Tail/Non tail recursion

Wed Sep 3 03:43:28 CEST 2003

Thomas Lindgren <thomasl_erlang@REDACTED> wrote:
	Let me explain my terminological choice. 

	For our purposes, the example loop is a two step
	process:

	1. create A = [X+1 | <null value>]

	2. in the next iteration of the loop, update the tail
	element of A.

	The <null value> is written only so that the GC can
	scan the data structure. If the GC can detect this
	anyway, then one can omit that write.

Correct:  there are plausible, even simple, implementations in which the
<null> placeholder is NEVER WRITTEN AT ALL.  Which means that the write
which _does_ fill it in is not a destructive operation.

It seems a little unreasonable to call an operation a "destructive"
update just because *some* (and definitely not all) implementations
might have put something there first.  After all, even for
    X = [H|T]
an implementation *could* do
    R <- allocate a pair cell and fill it with zeros
    st T, 0(R)                ^^^^^^^^^^^^^^^^^^^^^^
    st H, 4(R)
    add R, <list tag>, X
in which case what data construction _wouldn't_ be a "destructive"
operation.

	Between 1 and 2, there may in general be a garbage
	collection. Thus, if a generational collector is used,
	the code needs to check whether A was tenured or not,
	and if tenured, record an old-to-new pointer.

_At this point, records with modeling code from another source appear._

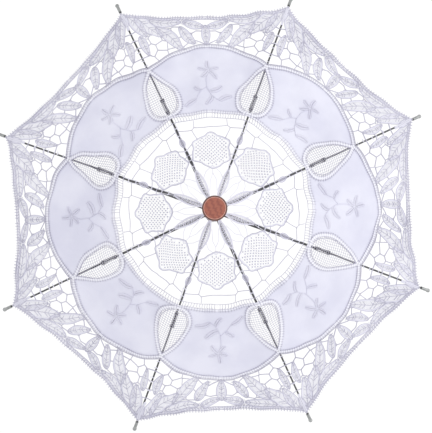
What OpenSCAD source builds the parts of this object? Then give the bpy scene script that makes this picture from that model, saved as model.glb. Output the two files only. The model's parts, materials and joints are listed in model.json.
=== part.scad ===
// Lace parasol, open: a turned wooden ferrule and handle on a wooden shaft, eight wire ribs with
// forked stretchers and a sliding runner, and a lace canopy in sixteen half panels that fold into
// pleats beside the ribs. The origin is the middle of the handle's end face and +Z runs up the shaft.
// Rib 1 points along +X, and the others follow counter-clockwise seen from above.

/* [Canopy] */
// Radius of the circle through the rib tips when open
open_radius = 300; // [240:1:380]
// Height of the crown pivots above the rib tips when open
canopy_drop = 120; // [80:1:160]
// Bare rib between the hem and the end of the tip
hem_setback = 20; // [14:1:40]
// How far the middle of each hem edge curves in from a straight line between the ribs
hem_hollow = 6; // [2:0.5:16]
// Thickness of the lace
cloth_t = 0.8; // [0.5:0.1:1.2]
// Start of a half panel, measured along its rib from the crown pivot
panel_start = 16; // [14:1:30]
// Angle, seen from the apex, that a half panel gives up beside its crease so that pleats can pass
pleat_play = 2.4; // [2.3:0.1:4]
// Radius of the flat cloth collar under the ferrule
collar_r = 11.5; // [10:0.5:13]

/* [Ribs] */
// Angle between a closed rib and the shaft
closed_angle = 3; // [2.5:0.5:6]
// Radius of the rib wire
rib_r = 1.1; // [0.9:0.05:1.5]
// How far the wire's centre line lies outside the line through its two pivots
wire_offset = 1.5; // [1.4:0.1:2.2]
// Thickness of the flat eye at the inner end of a rib
eye_t = 1.6; // [1.2:0.1:2]
// Radius of that eye
eye_r = 1.7; // [1.4:0.1:2]
// Length of the flattened inner end
eye_len = 8; // [7:0.5:12]
// Width of the boss that carries the stretcher's rivet
boss_t = 2.6; // [2.6:0.1:3.4]
// Radius of that boss
boss_r = 2.2; // [2:0.1:2.4]
// Radius of the rivet's shank
rivet_r = 0.75; // [0.6:0.05:0.9]
// Length of the metal tip, without its ball
tip_len = 12; // [10:0.5:16]
// Radius of the metal tip
tip_r = 2; // [1.9:0.1:2.6]
// Radius of the ball at its end
tip_ball_r = 2.6; // [2.4:0.1:3.4]

/* [Stretchers] */
// Distance from pivot to pivot, which is also the distance from the crown pivot to the rivet
stretcher_len = 148; // [130:1:160]
// Radius of the stretcher rod
stretcher_r = 1.1; // [0.9:0.05:1.3]
// Length of the fork that straddles the rib
fork_len = 14; // [13:0.5:20]
// Thickness of each fork ear
ear_t = 0.8; // [0.6:0.1:1.2]
// Radius of each fork ear
ear_r = 2.2; // [2:0.1:2.4]
// Radius of the cross pin at the inner end
cross_pin_r = 0.8; // [0.6:0.1:1]
// Length of that cross pin
cross_pin_len = 4.6; // [4:0.1:5]

/* [Crown and runner] */
// Radius of the circle through the pivots, in the crown and in the runner
pivot_r = 10; // [10:0.5:13]
// Radius of the wire that threads the rib eyes
crown_wire_r = 0.5; // [0.4:0.05:0.6]
// Height of the crown above its pivots
crown_above = 2.2; // [2:0.1:2.6]
// Depth of the crown's disc below its pivots
crown_below = 3.2; // [2.8:0.1:4]
// Rim of the crown and the runner outside their pivots
rim = 2.6; // [2.4:0.1:3.5]
// Wall of the crown's sleeve and the runner's tube
sleeve_wall = 2.5; // [2.4:0.1:2.8]
// Length of the crown's sleeve below its disc
crown_sleeve_len = 10; // [8:1:16]
// Height of the runner's disc above and below its pivots
runner_half = 2.6; // [2.4:0.1:4]
// Length of the runner's tube below its disc
runner_tube_len = 28; // [20:1:40]

/* [Shaft, handle and ferrule] */
// Radius of the wooden shaft
shaft_r = 4.5; // [3.8:0.1:5]
// Length of the handle
handle_len = 92; // [70:1:130]
// Radius of the handle's grip
handle_r = 9; // [7.5:0.1:12]
// Straight length of the grip
grip_len = 54; // [40:1:60]
// Radius of the handle's neck
neck_r = 6.4; // [6:0.1:7.2]
// Solid wood below the shaft's end in the handle
handle_floor = 22; // [12:1:30]
// Room between the handle and the closed runner
runner_room = 7; // [3:1:20]
// Height of the ferrule
ferrule_len = 54; // [40:1:80]
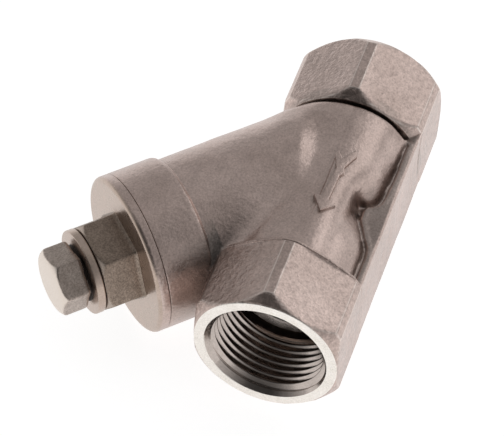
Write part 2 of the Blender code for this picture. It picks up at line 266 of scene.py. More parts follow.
# ------------------------------------------------------------ mesh helpers
def axis_frame(direction):
    """Matrix that turns local +Z to the direction and keeps local +Y upright."""
    side = UP.cross(direction)
    return Matrix((side, UP, direction)).transposed().to_4x4()


def mesh_object(name, points_mm, faces, direction=None):
    """Object from points in millimetres; a direction turns local Z to that axis."""
    points = np.asarray(points_mm, float) * MM
    if direction is not None:
        turn = np.array(axis_frame(direction).to_3x3())
        points = points @ turn.T
    mesh = bpy.data.meshes.new(name)
    mesh.from_pydata(points.tolist(), [], faces)
    mesh.update()
    obj = bpy.data.objects.new(name, mesh)
    bpy.context.scene.collection.objects.link(obj)
    return obj


def face_outward(obj):
    """Turns the faces of a closed mesh outward."""
    builder = bmesh.new()
    builder.from_mesh(obj.data)
    bmesh.ops.recalc_face_normals(builder, faces=builder.faces)
    if builder.calc_volume(signed=True) < 0.0:
        bmesh.ops.reverse_faces(builder, faces=builder.faces)
    builder.to_mesh(obj.data)
    builder.free()
    return obj


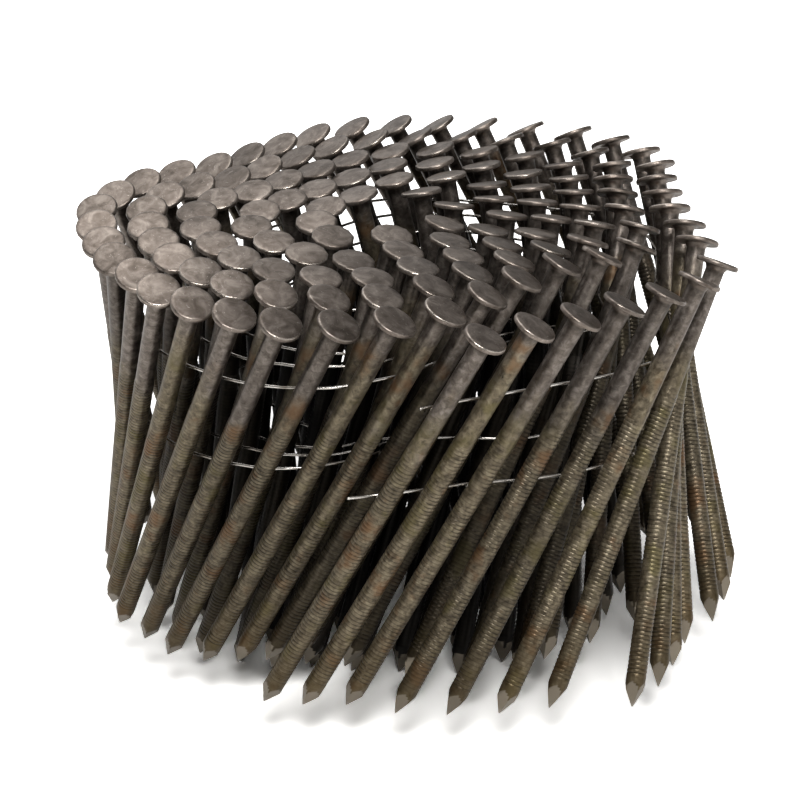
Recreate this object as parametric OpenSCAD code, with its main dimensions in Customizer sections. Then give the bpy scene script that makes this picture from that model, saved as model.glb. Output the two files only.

But this is a contigent fact about a garbage collector,
*not* an intrinsic fact about the operation itself.
The significant fact for the garbage collector is not so much
whether the initialisation overwrites defined data or not, but the
direction of the link it establishes.

I thought it might be interesting to get some actual numbers.
Recall that we are discussing

    f([H|T]) -> [H+1 | f(T)];
    f([])    -> [].

I implemented this in C, using only the constructions I thought a
fairly dumb Erlang-to-C compiler might use.  One version used
body recursion; the other used tail recursion with a where-to-store-
the-address argument.  H+1 was implemented by calling an out-of-line
function.  There was no garbage collector, but the code did check
whether a garbage collection was needed.

On a SunBlade 100, the tail recursive version was no less than 12 times
faster.  Of course, the SPARC function calling convention dumps quite a
lot of stuff into memory whenever the register windows overflow, so this
is perhaps a little unfair, but if I had such a compiler, that's the
machine I'd want it for.

On an Alpha, which doesn't have register windows, and has a somewhat
saner function calling convention, the tail recursive version was only
4 times faster.  That's still well worth having.

The *big* advantage of using tail recursion when you can, of course,
is that you don't need so much space for the stack; if you put the
stack and the per-process heap in the same block of memory, you don't
get so many garbage collections because the stack doesn't keep running
into the heap.  This also serves to improve performance.

That's all very well, but would such an implementation strategy be
_useful_ very often?   I decided to take an Erlang file and check.
I didn't write it.   The author knew about tail recursion optimisation,
and may well have avoided tail-recursion-through-a-constructor because
he knew that _didn't_ count as tail recursion.  There are certainly
more calls to reverse/1 than I would have felt comfortable with.
The important thing is that the file is not "about" list processing
or any other data structure.

Functions     :  41
Clauses       :  87    2.12 clauses per function
All returns   : 110    2.68 returns per function, 1.26 per clause
..Appends     :   3     2.7% of all returns
..Constructors:   4     3.6% of all returns
..Simple      :  51    46.4% of all returns
..Tail calls  :  41    37.3% of all returns
..Exits       :  11    10.0% of all returns
Body calls    :  57

Exit: the last action is exit(...)
Tail: the last action is foo(...) for some function, self or other
Simple: the result is a variable, constant, arithmetic expression, &c
Constructor: the result contains at least one function call inside a
        constructor, the last outermost such is picked as "tail" call.
Append: the result is <some expression> ++ a constructor, and can be
    compiled into fast inline code.

If we discount the exit()s as indicating errors, we get
simple returns	: 51   51.5%
plain tail calls: 41   41.4%
constructor tail:  7    7.1%
total           : 99

Roughly one return in 2 is a simple result (constant, variable, &c).
Roughly one function call in 2 is a body call.

Roughly half of the returns (48%) are
roughly half of the function calls (46%) and
are (6/7) or could be (1/7) tail calls.

These are static frequencies, not dynamic frequencies, and they
are only for one file.  To be honest, I was expecting the static
frequency of C and A calls to be lower, and was pleasantly surprised.